BBC: Russian communists look to reinstate 'Iron Felix' statue
When the 11-tonne statue of Soviet secret police chief Felix Dzerzhinsky was toppled in Moscow in 1991 it was seen by many as a symbol of freedom.
Just a few months later, the Soviet Union collapsed.
Although the statue was given a new home in a sculpture park, Russian communists are campaigning for a referendum on returning it to its original spot and are confident they can gather enough support for an official vote.
To his modern-day supporters, Dzerzhinsky was a true patriot.
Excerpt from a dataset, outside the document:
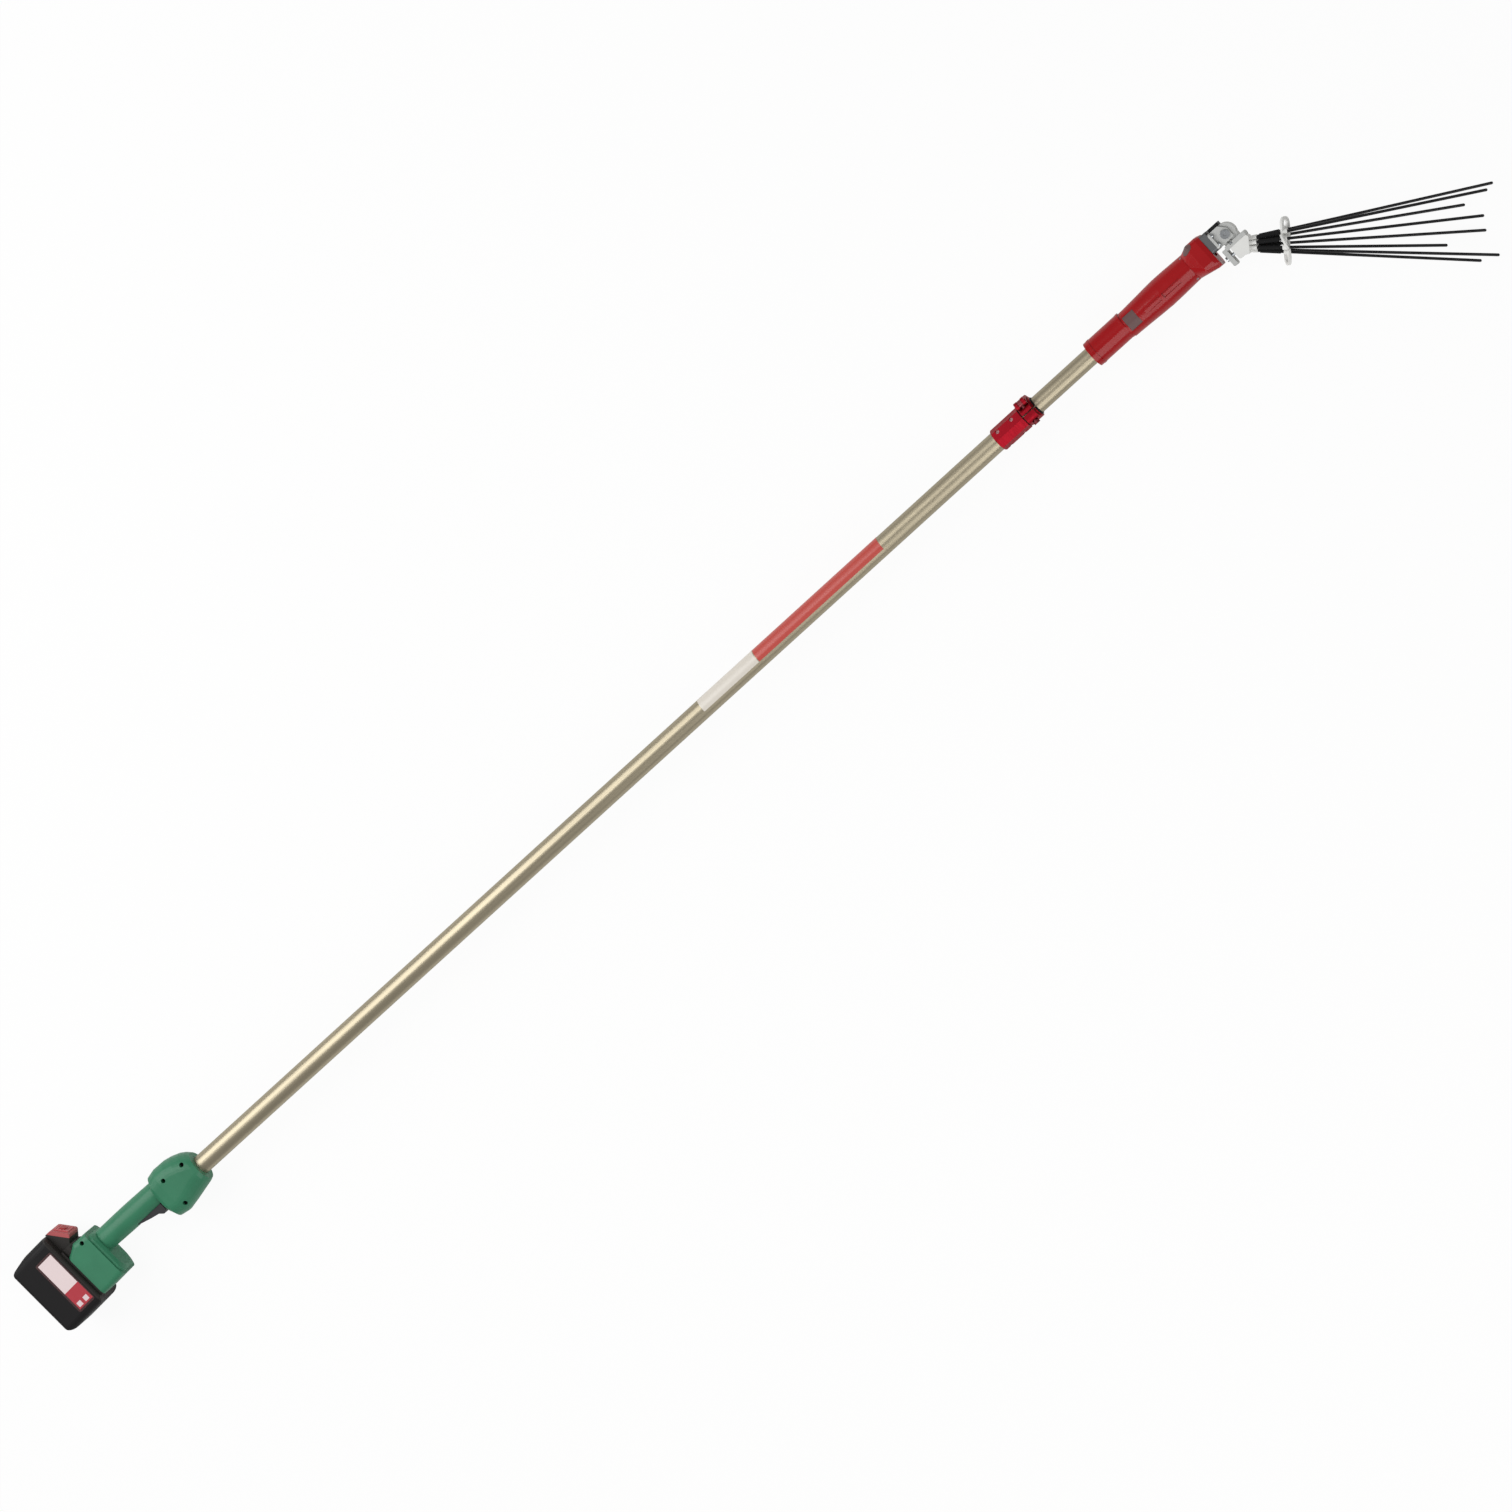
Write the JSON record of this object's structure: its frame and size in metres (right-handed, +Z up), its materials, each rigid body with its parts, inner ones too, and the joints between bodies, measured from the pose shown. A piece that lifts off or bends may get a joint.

Update: 'Iron Felix' rears his ugly head in Moscow -- Deutsche Welle
WNU Editor: My Moscow condo is between Red Square and the old KGB building. The idea that some Communists want to put up that old statue makes me sick .... but from what I hear, the city administrators will not permit its return. In the meantime .... putting up plaques and/or memorials to the victims of Communism is a process that takes forever .... Humble Memorials for Stalin’s Victims in Moscow (New Yorker). On a side note .... my condo used to belong to my father's best friend .... he was a ten year old living in that apartment with his parents when the KGB came to take them away (he never saw them again after that). I wanted to put a plaque up to commemorate what happened to them earlier this year .... but it figures .... I needed unanimous consent among the other condo owners, but the one lone old communist who lives in the basement and who brags about the time he served as a lowly security guard under Stalin in the 1940s (he is 95 years old now and who has lived there forever) .... was the one who nixed the plan. On a positive note .... he is 94 .... has no family (and no friends in the building) .... and everyone supports what I want to do. And as I told him earlier this year ... time is on my side, and when he is gone I will make sure I will put an extra plaque beside his door of the family that lived there in the 1930s .... but who also disappeared in Stalin's gulags in the 1930s.